Marxloh. Duisburg-Marxloh. Stadtteil im Duisburger Norden, knapp 20.000 Einwohner:innen. Seit den 80er Jahren, der Schließung der Zechen und dem Niedergang der Stahlindustrie, hat Marxloh mit einem demografischen Wandel, Arbeitslosigkeit, Leerstand und Armutsmigration zu kämpfen. Ca. 70 Prozent der Einwohner:innen haben Zuwanderungshintergrund, ein Großteil türkische Wurzeln. Neben sozialen Problemen entsprechen auch bauliche Rahmenbedingungen nicht mehr den heutigen Standards eines Vorzeigeviertels. Die Anbindung an die Innenstadt ist zwar durch die nahegelegene Autobahn und den öffentlichen Nahverkehr gegeben, jedoch führen die angrenzende Thyssen-Krupp-Anlage im Westen, die verwaiste Zinkhütten-Siedlung sowie das brachliegende Stadtbad im Süden dazu, dass Marxloh geografisch abgeschnitten ist. Die Bevölkerungsstruktur ist ethnisch zwar sehr durchmischt, jedoch nicht in Bezug auf ihre Bildungs- und Einkommensstruktur. Die meisten Einwohner:innen arbeiten – wenn überhaupt – im Niedriglohnsektor oder gehen eigenständigen Tätigkeiten nach, u.a. im Stadtteil selbst – was den Inselstatus von Marxloh unterstreicht: Hier zieht heue kaum einer mehr freiwillig hin und die die da sind, bewegen sich kaum weg. Doch wo Probleme sind, da ist Reibung, und durch Reibung entsteht Energie, die Glanz entfaltet…
Aus der Perspektivlosigkeit heraus haben die Deutsch-Türke:innen den Stadtteil neu erfunden und ihren Lebensumständen angepasst. In den vergangenen 10 Jahren hat sich Marxloh zu einem internationalen Mekka für türkische Brautmode und Hochzeitsbedarf entwickelt, das selbst türkisch-stämmige Käufer:innen aus dem benachbarten Belgien und den Niederlanden anzieht. Die Weselerstraße, an der sich über 50 Geschäfte für Brautmode- und Hochzeitsbedarf dicht an dicht drängeln wurde zur „romantischsten Straße Europas“ umfunktioniert und hat damit dem Strukturwandel und dem darauf folgenden demografischen Wandel vielerorts im Ruhrgebiet, getrotzt. Zahlreiche Restaurants und Spezialitätengeschäfte verköstigen das einkaufsfreudige Publikum. An Wochenenden zaubert das bunte und lebhafte Treiben auf der Straße südländisches Flair in den nördlichen Stadtteil Duisburgs – eine besondere Atmosphäre, die bereits zahlreiche Fernsehteams angelockt hat, die über die türkische Hochzeitskultur berichten.

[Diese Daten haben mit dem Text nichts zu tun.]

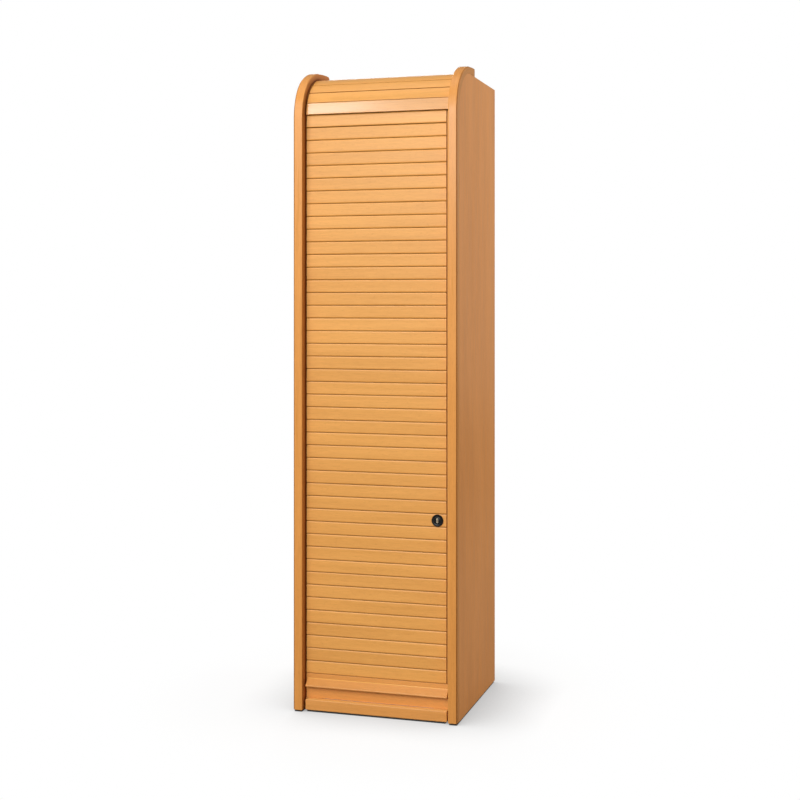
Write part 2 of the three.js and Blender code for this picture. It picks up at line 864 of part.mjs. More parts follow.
function lockCase() {
  const lock = new THREE.Group();
  lock.position.set(lockX, 0, lockZ);
  cabinet.add(lock);
  const bore = clearRadius(barrelRadius, fitGap, roundSides);
  const back = slatFromFront - fitGap;
  const dish = barAlongY(rosetteRadius - rosetteRim, rosetteFront - overrun, rosetteFront + rosetteRimHeight);
  place(lock, 'lock_rosette', cut(barAlongY(rosetteRadius, rosetteFront, back), [
    dish,
    barAlongY(bore, rosetteFront - overrun, back + overrun),
  ]), blackMetal);
  place(lock, 'lock_barrel', cut(barAlongY(barrelRadius, barrelFront, barrelBack), [
    barAlongY(clearRadius(plugRadius, fitGap, roundSides), barrelFront - overrun, barrelBack + overrun),
  ]), blackMetal);
  place(lock, 'lock_nut', cut(barAlongY(nutAcrossCorners / 2, nutFront, nutFront + nutThickness, nutSides), [
    barAlongY(bore, nutFront - overrun, nutFront + nutThickness + overrun),
  ]), zinc);
  const keyway = block(
    -keywayWidth / 2, keywayWidth / 2, barrelFront - overrun, barrelFront + plugRecess + keywayDepth,
    -keywayHeight / 2, keywayHeight / 2,
  );
  const plug = join([
    barAlongY(plugRadius, barrelFront + plugRecess, barrelBack + camGap / 2),
    barAlongY(shankRadius, barrelBack, camBack, screwSides),
  ]);
  place(lock, 'lock_plug', cut(plug, [keyway, camScrewPilot()]), brass);
  const shankBore = clearRadius(shankRadius, fitGap, screwSides);
  place(lock, 'lock_cam', cut(camPlate(), [
    barAlongY(shankBore, camFront - overrun, camBack + overrun, screwSides),
  ]), zinc);
  const screw = join([
    barAlongY(smallScrewRadius, camBack - camScrewReach, camBack + screwHeadHeight / 2 + fitGap, screwSides),
    barAlongY(screwHeadRadius, camBack + fitGap, lockBack, screwSides),
  ]);
  place(lock, 'cam_screw', screw, zinc);
}

function camScrewPilot() {
  const radius = clearRadius(smallScrewRadius, fitGap, screwSides);
  return barAlongY(radius, camBack - camScrewReach - fitGap, camBack + overrun, screwSides);
}

// The cam hangs down from the lock's axis while the door is free
function camPlate() {
  const half = camWidth / 2;
  const tip = camLength - half;
  const outline = [];
  const steps = roundSides / 2;
  for (let i = 0; i <= steps; i += 1) {
    const angle = halfTurn * i / steps;
    outline.push([half * Math.cos(angle), half * Math.sin(angle)]);
  }
  for (let i = 0; i <= steps; i += 1) {
    const angle = halfTurn + halfTurn * i / steps;
    outline.push([half * Math.cos(angle), -tip + half * Math.sin(angle)]);
  }
  return prismAlongY(outline, camFront, camBack);
}

// Strike bracket on the right side board

function strikeFront() {
  return endRailBack + strikeBehindDoor;
}

function strikeMiddle() {
  return strikeFront() + strikePlateDepth / 2;
}

function strikeTabUnderside() {
  return lockZ + camWidth / 2 + strikeTabAboveCam;
}

function strikeScrewHeights() {
  const reach = strikePlateHeight / 2 - strikeScrewFromEnd;
  return [strikeTabUnderside() - reach, strikeTabUnderside() + reach];
}

function strike() {
  const face = strikeFace;
  const inner = face - strikeThickness;
  const tab = strikeTabUnderside();
  const outline = [
    [face, tab - strikePlateHeight / 2],
    [face, tab + strikePlateHeight / 2],
    [inner, tab + strikePlateHeight / 2],
    [inner, tab + strikeThickness],
    [face - strikeTabLength, tab + strikeThickness],
    [face - strikeTabLength, tab],
    [inner, tab],
    [inner, tab - strikePlateHeight / 2],
  ];
  const holeRadius = clearRadius(smallScrewRadius, fitGap, screwSides);
  const holes = strikeScrewHeights().map((z) => {
    const bore = barAlongX(holeRadius, inner - overrun, face + overrun, screwSides);
    return bore.translate(0, strikeMiddle(), z);
  });
  const plate = cut(prismAlongY(outline, strikeFront(), strikeFront() + strikePlateDepth), holes);
  place(cabinet, 'strike_bracket', plate, zinc);
  const screw = join([
    barAlongX(smallScrewRadius, 0, smallScrewLength - fitGap, screwSides),
    barAlongX(smallScrewHeadRadius, -screwHeadHeight, 0, screwSides),
    barAlongX(smallScrewRadius, -screwHeadHeight / 2, fitGap, screwSides),
  ]);
  strikeScrewHeights().forEach((z, i) => {
    place(cabinet, `strike_screw_${i + 1}`, screw, zinc, inner - fitGap, strikeMiddle(), z);
  });
}

sideBoard('side_board_left', -1);
sideBoard('side_board_right', 1);
edging('edging_left', -1);
edging('edging_right', 1);
horizontalBoards();
backPanel();
rearRail();
backScrews();
plinthRail();
floorStrips();
header();
curvedCover();
coverBlocks();
doorStops();
shelfPins();
curtain();
endRail();
grip();
gripScrews();
lockCase();
strike();

export default cabinet;
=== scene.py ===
import json
import math

import bmesh
import bpy
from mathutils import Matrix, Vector
from mathutils.kdtree import KDTree


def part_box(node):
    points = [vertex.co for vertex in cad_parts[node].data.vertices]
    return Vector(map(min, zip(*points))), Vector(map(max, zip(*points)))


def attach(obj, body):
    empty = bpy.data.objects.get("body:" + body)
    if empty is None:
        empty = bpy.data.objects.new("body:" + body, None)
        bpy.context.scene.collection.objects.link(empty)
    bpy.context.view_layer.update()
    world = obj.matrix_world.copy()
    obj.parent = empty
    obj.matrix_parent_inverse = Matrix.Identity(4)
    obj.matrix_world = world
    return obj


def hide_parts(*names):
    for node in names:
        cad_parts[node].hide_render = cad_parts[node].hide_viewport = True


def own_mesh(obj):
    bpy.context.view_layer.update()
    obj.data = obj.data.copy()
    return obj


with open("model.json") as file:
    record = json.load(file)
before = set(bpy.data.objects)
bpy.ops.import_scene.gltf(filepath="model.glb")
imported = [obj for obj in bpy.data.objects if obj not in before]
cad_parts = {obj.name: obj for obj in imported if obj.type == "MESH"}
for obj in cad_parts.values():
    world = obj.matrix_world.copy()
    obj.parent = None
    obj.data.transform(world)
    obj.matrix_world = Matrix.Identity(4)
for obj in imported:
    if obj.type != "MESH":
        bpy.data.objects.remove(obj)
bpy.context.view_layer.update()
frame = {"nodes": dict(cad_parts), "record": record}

bl_info = {
    "name": "Tambour Door Cabinet",
    "version": (1, 0, 0),
    "blender": (4, 5, 0),
    "location": "3D View > Sidebar > Cabinet",
    "description": "Makes a tall beech cabinet with a tambour door around its packed frame",
    "category": "Object",
}

MM = 0.001
QUARTER = math.pi / 2
SIDES = (("left", -1), ("right", 1))
# How far the point beside a rounding stands from the corner, in radii of the rounding
FLANK = 1.4
# Room for inaccuracy where vertices are chosen by their place
HAIR = 0.1 * MM

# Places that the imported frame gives, in metres
SIDE_LOW, SIDE_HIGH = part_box("side_board_right")
EDGING_LOW, EDGING_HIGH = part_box("edging_right")
END_LOW, END_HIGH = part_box("end_rail")
GRIP_LOW, GRIP_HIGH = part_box("grip_strip")
PLINTH_LOW, PLINTH_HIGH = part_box("plinth_rail")
ROSETTE_LOW, ROSETTE_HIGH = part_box("lock_rosette")
BARREL_LOW, BARREL_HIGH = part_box("lock_barrel")
PLUG_LOW, PLUG_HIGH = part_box("lock_plug")
PIN_LOW, PIN_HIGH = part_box("shelf_1_pin_1")
CURTAIN_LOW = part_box("tambour_curtain")[0]
HEADER_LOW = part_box("header_rail")[0]
COVER_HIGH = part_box("curved_cover")[1]
# The right side board's inner face, the edgings' front and the middle of the lock
INNER = SIDE_LOW.x
FRONT = EDGING_LOW.y
LOCK_X = (ROSETTE_LOW.x + ROSETTE_HIGH.x) / 2
LOCK_Z = (ROSETTE_LOW.z + ROSETTE_HIGH.z) / 2
BARREL_RADIUS = (BARREL_HIGH.x - BARREL_LOW.x) / 2
PIN_RADIUS = (PIN_HIGH.z - PIN_LOW.z) / 2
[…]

Dennoch nagt an dem Stadtteil sein negativer Ruf. Bekannt ist Marxloh bundesweit nicht für das, was die Migrant:innen aus eigener Kraft im Stadtteil geschaffen haben, sondern vor allem für seine Probleme. Und die gibt es zweifelsohne. Denn natürlich profitiert nicht jeder im Stadtteil vom wirtschaftlichen Aufschwung der Brautmodenmeile. Aufgrund der hohen Armut, der niedrigen Bildung, den kulturellen Unterschieden und dem unkontrollierten Handeln krimineller Banden gibt es auch viel Misstrauen und Stress im Stadtteil. Vor allem staatliche Institutionen fühlen sich oft überfordert.
Seit Anfang 2014, der Öffnung der EU-Grenzen nach Südosteuropa, ist Marxloh mit weiteren Herausforderungen konfrontiert: Die ungebremste Armutszuwanderung aus Osteuropa hat das soziale Gefüge des Stadtteils auf eine neue harte Probe gestellt, neue Kulturen in den Stadtteil gebracht. Von Polizeigewerkschaften und Medien wurde Marxloh gar als No-Go-Area bezeichnet und muss wieder und wieder als Musterbeispiel für misslungene Integration von Zuwanderern herhalten. Ein Thema, das sogar Angela Merkel persönlich im Rahmen ihrer Tour „Gut leben in Deutschland“ 2015 nach Marxloh lockte.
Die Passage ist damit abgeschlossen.